Creative Scotland, the organisation which supports Scotland’s arts, screen and creative industries has released its ten year plan for supporting and funding the country’s cultural and creative sectors.
The ten year plan and funding strategy has been put together with input from over 1000 participants drawn from the entire creative spectrum. Which, for the first time, includes the Scottish Games Network.
The plan is necessarily high level, exploring Creative Scotland’s role and the organisation’s ambitions, priorities and themes which it would like to run through all of its work and the work it supports. The introduction from CEO Janet Archer, asks simply, What do we want Scotland to be in 10 years time?
As a high level document, the plan does not lay out the detailed process of funding, or project specifics. Instead it attempts to outline the key values the organisation believes will the important to Scotland’s artists, creatives – and the wider population – over the next decade.
While the mainstream Scottish media will no doubt have a field day with the plan and the language used in it, there’s a lot of major positives within the document’s themes and Creative Scotland’s ambition.
Digital is highlighted as one of the four connecting themes for all of the organisation’s work alongside creative learning, equalities and diversity and the environment. This is a crucial step forward for Scotland’s creative economy and a huge opportunity for the interactive industry, as the games sector is a key example of the creative and digital worlds meeting. If we’re open to this opportunity and willing to look beyond the accepted role and definition of ‘video games’ then Scotland could, quite quickly, become an innovator and pioneer in interactive arts and media.
It may come as a surprise to some that the interactive sector has been placed within the creative industries category, rather than the screen industries. However, this is a very positive step, as the film industry in Scotland has a number of very specific issues it faces, while television has a very rigid structure which is somewhat isolationist.
The creative industries however, covers a very diverse range of businesses, from architecture and marketing, to craft, design, fashion, textiles and music. This very diversity means that the games and interactive sector will not suffer from restrictions or rigid definitions which are common to the other screen industries.
The arts, screen and creative industries all have their own development needs. We will design a clear strategic approach to supporting them through individual strategies for each. We also need to apply ourselves to understanding, as well as possible, how the overall creative system works, and how we can ensure our future funding and support is organised in ways that are responsive and sensitive to its dynamic nature.
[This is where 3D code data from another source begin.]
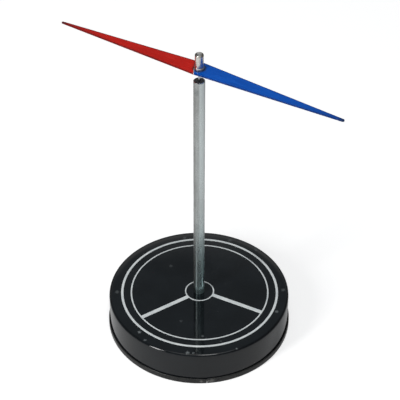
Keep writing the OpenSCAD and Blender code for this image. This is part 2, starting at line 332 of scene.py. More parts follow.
# %% Enamel of the base
# Each rub: its X and Y in mm, its radius in mm, and how strong it is.
RUBS = [((-10.9, -44.3), 1.9, 0.9), ((-5.1, -47.8), 1.6, 0.6), ((19.4, -43.9), 2.1, 0.8),
        ((22.2, -42.6), 1.5, 0.55), ((40.3, -27.8), 1.0, 0.8), ((45.0, 8.0), 2.0, 0.55),
        ((-38.6, -24.4), 2.4, 0.3), ((39.8, 24.9), 2.4, 0.3), ((-6.6, 45.8), 2.6, 0.25),
        ((19.9, -29.2), 1.7, 0.35), ((3.9, -25.5), 1.6, 0.2), ((-24.2, 9.3), 2.0, 0.18),
        ((30.3, -27.5), 1.2, 0.25), ((-30.1, 33.8), 2.2, 0.3), ((10.4, 46.2), 1.9, 0.3)]
BASE_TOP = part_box("base_pan")[1].z

enamel, wiring, shader = new_finish("black_enamel", IOR=1.455)
rubs = []
for (x, y), radius, strength in RUBS:
    centre = (x * MM, y * MM, BASE_TOP)
    mark = use_effect(wiring, "smudge", Centre=centre, Radius=radius * MM, Grain=0.7 * MM)
    rubs.append(wiring.times(mark, strength))
rubs_and_painted_sheen = add_up(wiring, rubs)
haze = use_effect(wiring, "clouds", Size=22 * MM, Detail=4.0)
dust = use_effect(wiring, "specks", Size=4.2 * MM, Share=0.3, Radius=0.05)
lines = use_effect(wiring, "hairlines", Size=4 * MM, Stretch=(1.0, 0.12, 0.6), Width=0.006)
colour = wiring.blend(haze, (0.0045, 0.006, 0.0072, 1), (0.008, 0.0105, 0.0128, 1))
colour = wiring.blend(wiring.times(dust, 0.35), colour, (0.3, 0.32, 0.32, 1))
colour = wiring.blend(wiring.times(rubs_and_painted_sheen, 0.5), colour, (0.42, 0.46, 0.47, 1))
gloss = wiring.ramp(haze, 0.0, 1.0, 0.035, 0.075)
gloss = wiring.plus(gloss, wiring.times(rubs_and_painted_sheen, 0.4))
gloss = wiring.plus(gloss, wiring.times(lines, 0.18), clamp=True)
feed(wiring, shader, Base_Color=colour, Roughness=gloss)
peel = use_effect(wiring, "clouds", Size=1.6 * MM, Detail=1.0, Seed=(3, 1, 4))
bump(wiring, shader, peel, 0.0012 * MM)
print("finish:", enamel.name, "with", len(RUBS), "rubbed places")

# %% [markdown]
# ## Printed ink
# The rings are screen printed in one thick pass of white. The ink is duller than the enamel, a little grey
# where it lies thin, and has pinholes. One flat white would look cut out of paper, so clouds vary both its
# colour and its gloss.

# %% White ink
ink, wiring, shader = new_finish("white_ink", IOR=1.48)
thin = use_effect(wiring, "clouds", Size=4 * MM, Detail=3.0, Seed=(7, 2, 0))
pinholes = use_effect(wiring, "specks", Size=1.1 * MM, Share=0.25, Radius=0.16, Seed=(5, 5, 0))
colour = wiring.blend(thin, (0.76, 0.81, 0.82, 1), (0.91, 0.95, 0.95, 1))
colour = wiring.blend(wiring.times(pinholes, 0.6), colour, (0.2, 0.21, 0.21, 1))
feed(wiring, shader, Base_Color=colour, Roughness=wiring.ramp(thin, 0.0, 1.0, 0.34, 0.5))
weave = use_effect(wiring, "clouds", Size=0.4 * MM, Detail=1.0, Seed=(1, 8, 0))
bump(wiring, shader, weave, 0.004 * MM)
print("finish:", ink.name)

# %% [markdown]
# ## Black edging plastic
# The strip is extruded soft plastic. Its shine is broader than the enamel's, it has faint lines along its
# length from the die, and beside the joint it is lighter grey, rougher and bumpier in a few spots. The lines
# could be modelled, but they are finer than a tenth of a millimetre, so a bump is enough.

# %% Plastic of the edging
EDGE_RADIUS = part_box("edging_strip")[1].x
EDGING_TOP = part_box("edging_strip")[1].z
JOINT_AT = math.radians(-54.0)
JOINT_SPOTS = [(0.055, 2.6), (0.018, 1.5), (-0.06, 1.7)]     # radians past the joint, and radius in mm

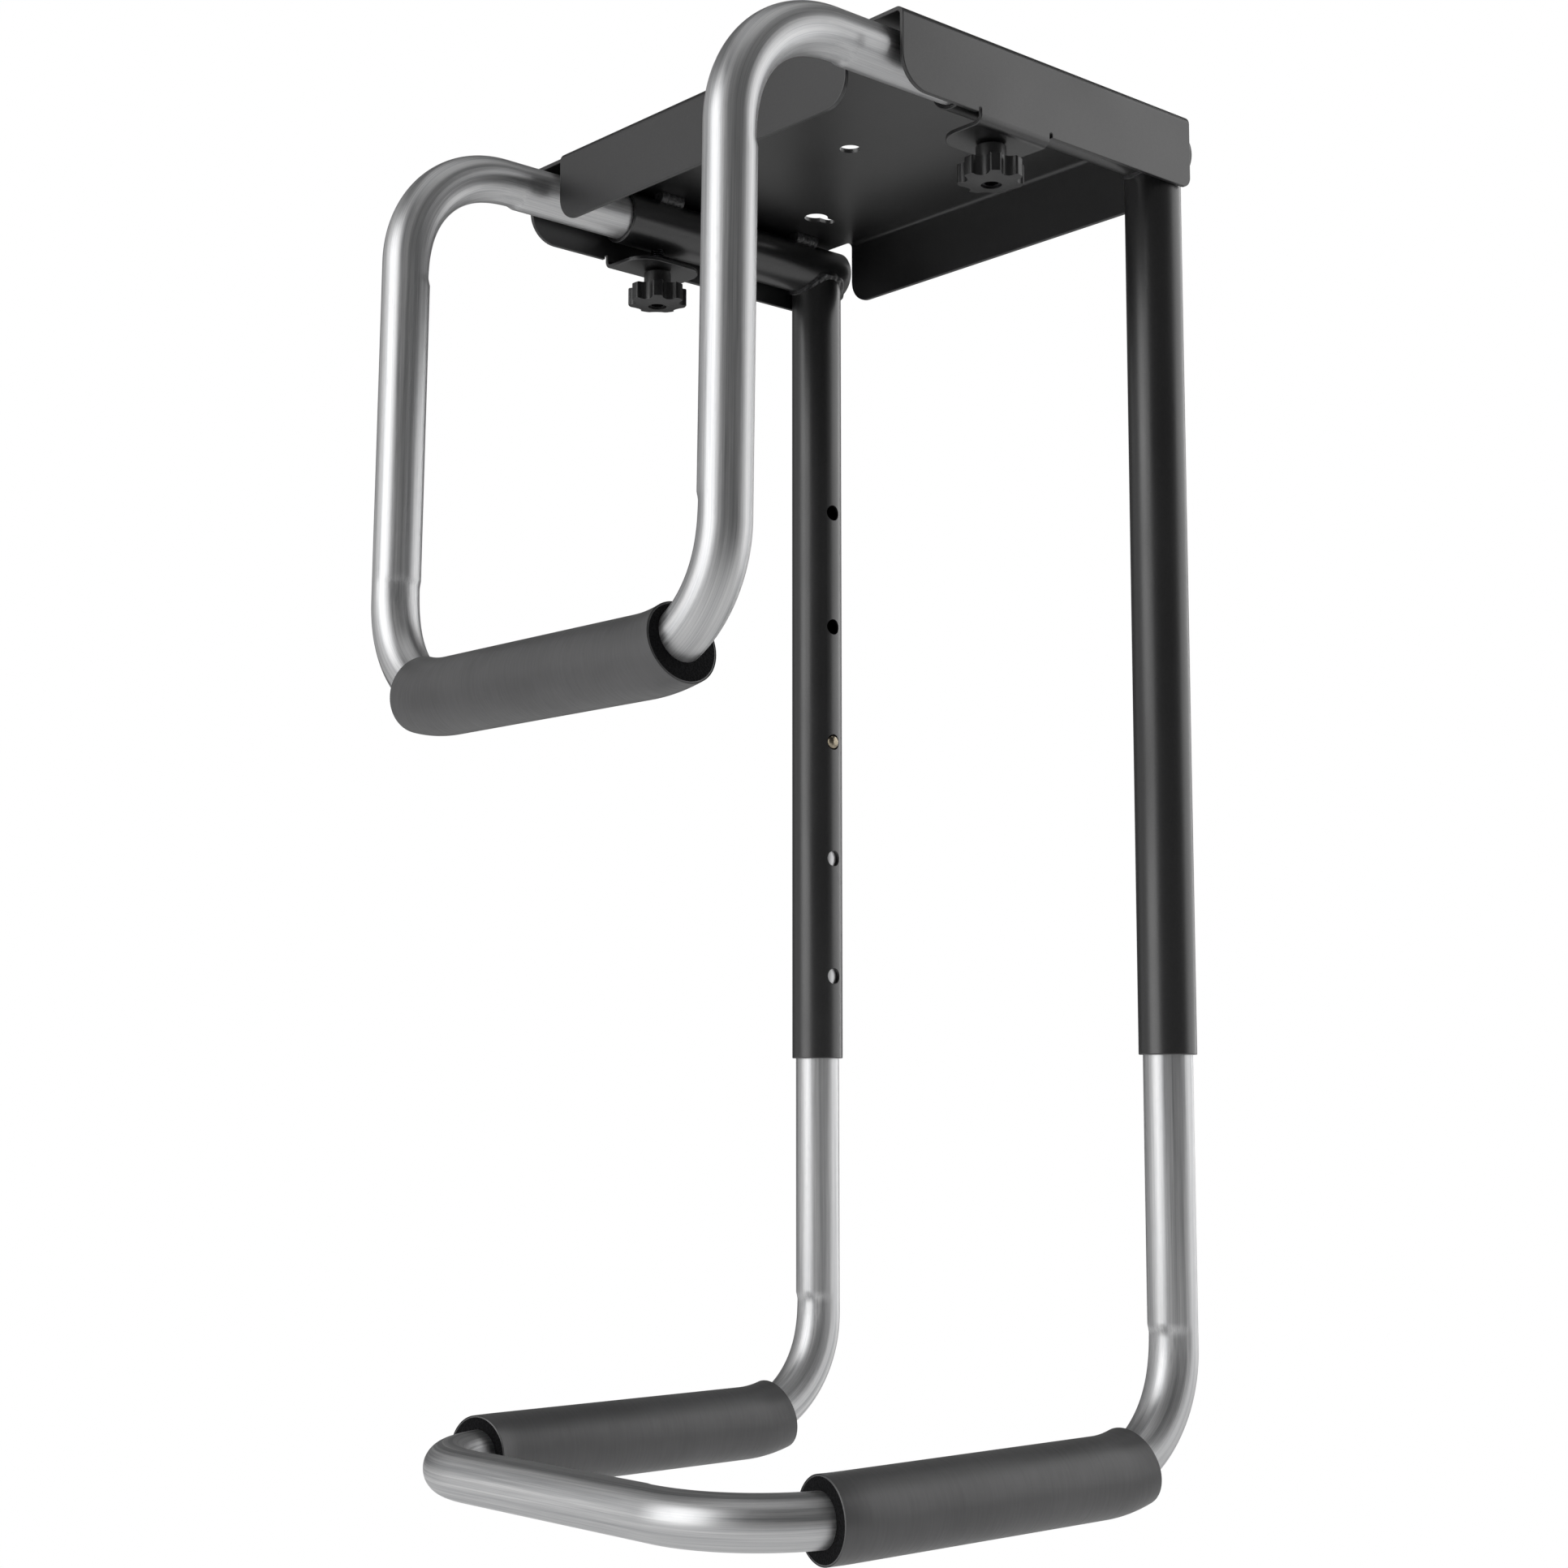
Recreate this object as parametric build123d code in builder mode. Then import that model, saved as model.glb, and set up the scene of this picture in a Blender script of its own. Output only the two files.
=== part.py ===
from build123d import *
import os
from math import cos, radians, sin, sqrt, tan

os.makedirs("parts", exist_ok=True)

# A holder that hangs a desktop computer under a desk. X runs across the computer, from the
# sliding loop to the two uprights. Y runs along the computer, front to rear. Z is up.
# The origin is the middle of the plate's desk face. Lengths are in millimetres.

# ------------------------------------------------------------------ mounting plate
plate_length = 193.0          # along X, outside the two end flanges
plate_width = 260.0           # along Y, outside the two side flanges
sheet = 2.0                   # thickness of the steel sheet
bend_outside = 4.0            # outside radius of every fold
flange_past_tube = 5.5        # guide tubes' underside to the flanges' lower edges
corner_gap = 0.5              # from the end of a side flange to the start of the end fold
end_flange_gap = 2.1          # each end of an end flange to the guide tube beside it
end_flange_corner = 12.0      # rounded lower corners of the end flanges
side_corner_open = 14.0       # rounded lower corners of the side flanges, loop end
side_corner_back = 5.0        # the same, upright end
sheet_round = 0.4             # softened edges of the cut and folded sheet
centre_hole_diameter = 10.0
keyhole_inset_x = 39.5        # plate's end face to the middle of a keyhole's lobe and slot end
keyhole_inset_y = 48.5        # plate's outer side to the same
keyhole_lobe = 12.0           # diameter that a screw head passes
keyhole_slot = 6.0            # width that the screw shank slides into
keyhole_travel = 9.0          # lobe centre to slot-end centre

# ------------------------------------------------------------------ clamp tabs
tab_from_mouth = 24.2         # guide tube mouth to clamp screw axis
tab_width = 42.5
tab_past_tube = 0.6           # guide tube's inner side to the tab's tip
tab_corner = 12.0
tab_hole_clearance = 0.3      # radial, round the screw
relief_width = 1.6            # nick in the flange's edge at each side of a tab
relief_height = 2.2

# ------------------------------------------------------------------ black steel tubes
tube_wall = 1.55              # steel wall and its powder coat
edge_round = 0.5              # softened rims of tubes, and the tips of the screws
slide_clearance = 0.3         # radial, between an aluminium tube and the black tube round it
flange_gap = 0.2              # between a guide tube and the side flange beside it
plate_gap = 1.3               # between a guide tube and the sheet above, bridged by the welds
guide_length = 144.5
upright_inset = 13.5          # plate's end face to the uprights' axis
first_hole = 148.0            # desk face to the uppermost adjusting hole
hole_pitch = 60.0
hole_count = 5
hole_clearance = 0.2          # radial, between a snap button and an adjusting hole
upright_tail = 41.5           # last adjusting hole to the upright's lower end
cope_trim = 3.0               # the saddle's two horns stop this far below the guide's axis
plug_head = 1.4
plug_round = 1.0
plug_spigot = 11.0
plug_wall = 1.8
plug_clearance = 0.1          # radial, between a plug's spigot and the tube's bore

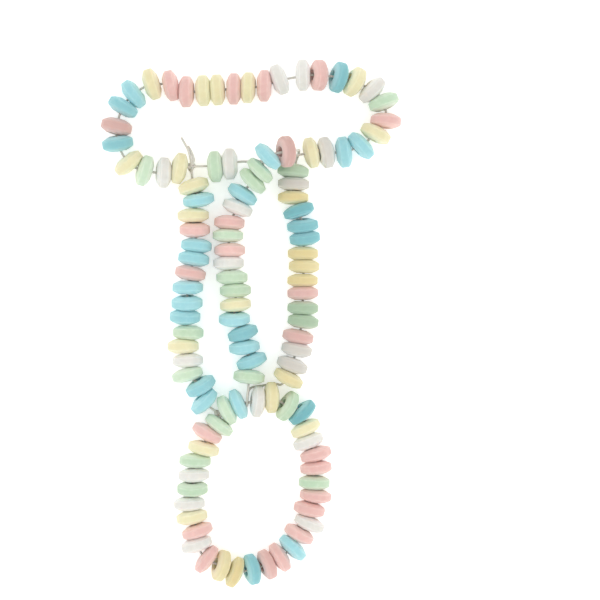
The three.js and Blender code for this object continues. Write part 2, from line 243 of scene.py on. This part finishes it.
LONG_TAIL_ROUTE = [
    (*UPPER_KNOT, 0.0052), (-0.0158, 0.0516, 0.0059), (-0.0166, 0.0546, 0.0054),
    (-0.0180, 0.0572, 0.0038), (-0.0190, 0.0590, 0.0020),
]
SHORT_TAIL_ROUTE = [
    (*UPPER_KNOT, 0.0052), (-0.0149, 0.0515, 0.0057), (-0.0156, 0.0540, 0.0052),
    (-0.0168, 0.0561, 0.0040),
]
BEAD_RADIUS = 0.005
STEPS_A_SPAN = 12
TENSION = 0.5
HEADING_REACH = 0.0012


def route_points(route):
    points = []
    for point in route:
        height = point[2] if len(point) == 3 else BEAD_RADIUS
        points.append(Vector((point[0] - ROUTE_CENTRE[0], point[1] - ROUTE_CENTRE[1], height)))
    return points


def smooth_line(points, closed, steps):
    """Points along the smooth line through the given points."""
    count = len(points)
    spans = count if closed else count - 1
    line = []
    for span in range(spans):
        start = points[span]
        end = points[(span + 1) % count]
        before = points[span - 1] if closed or span > 0 else 2 * start - end
        after = points[(span + 2) % count] if closed or span + 2 < count else 2 * end - start
        leave = (end - before) * TENSION
        arrive = (after - start) * TENSION
        for step in range(steps):
            t = step / steps
            bend = 2 * start - 2 * end + leave + arrive
            turn = -3 * start + 3 * end - 2 * leave - arrive
            line.append(start + leave * t + turn * t * t + bend * t * t * t)
    line.append(points[0].copy() if closed else points[-1].copy())
    return line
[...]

Artistic and creative forms are increasingly developing links and overlaps, driven by new knowledge and connections through digital opportunities, convergence, cross-platform or 360 approaches to creativity. In future these will only increase in prevalence.While we have an important role in supporting the preservation of traditions, we are also interested in understanding and supporting the development of future ways of working. As such we will make space for crossover between forms within our strategies.
Convergence, cross-platform and 360 degree approaches. Sounds tailor made for the digital and interactive worlds.
Another very positive step forward is Creative Scotland’s role in relation to the other public sector bodies in Scotland, including the commercial, educational and cultural organisations. One of the issues faced by many sectors of the creative industries in the past has been uncertainty over where the various public bodies overlap and how the commercial (Scottish Enterprise, Scottish Development International, etc.) and cultural (Creative Scotland) organisations communicate and work together. Any positive moves to eliminate the uncertainty has to be a good thing.
Creative Scotland is planning a series of Information Session events across the country to discuss the vision outlined in the plan and find out more about working with the organisation, funding, opportunities and stimulate dialogue about Scotland’s Creative Future.
There are dates in Inverness, Glasgow, Edinburgh, Stornoway, Dundee, Birnam, Shetland, Aberdeen and Peebles. You can book tickets – free – on the Creative Scotland website.
So what does it all mean for the games sector?
This is an incredibly positive opportunity for Scotland’s video games and interactive industry. It provides a way for the whole sector to become a far more integral and important part of Scotland’s creative economy and the country’s cultural output.
Creative Scotland and the Scottish Games Network have already met to discuss the industry’s role and importance in the era of digital media, interactivity and apps. We’ve provided input to the document released today and we plan to continue working with Creative Scotland moving forward to make digital media the glue which holds the arts, screen and creative industries together.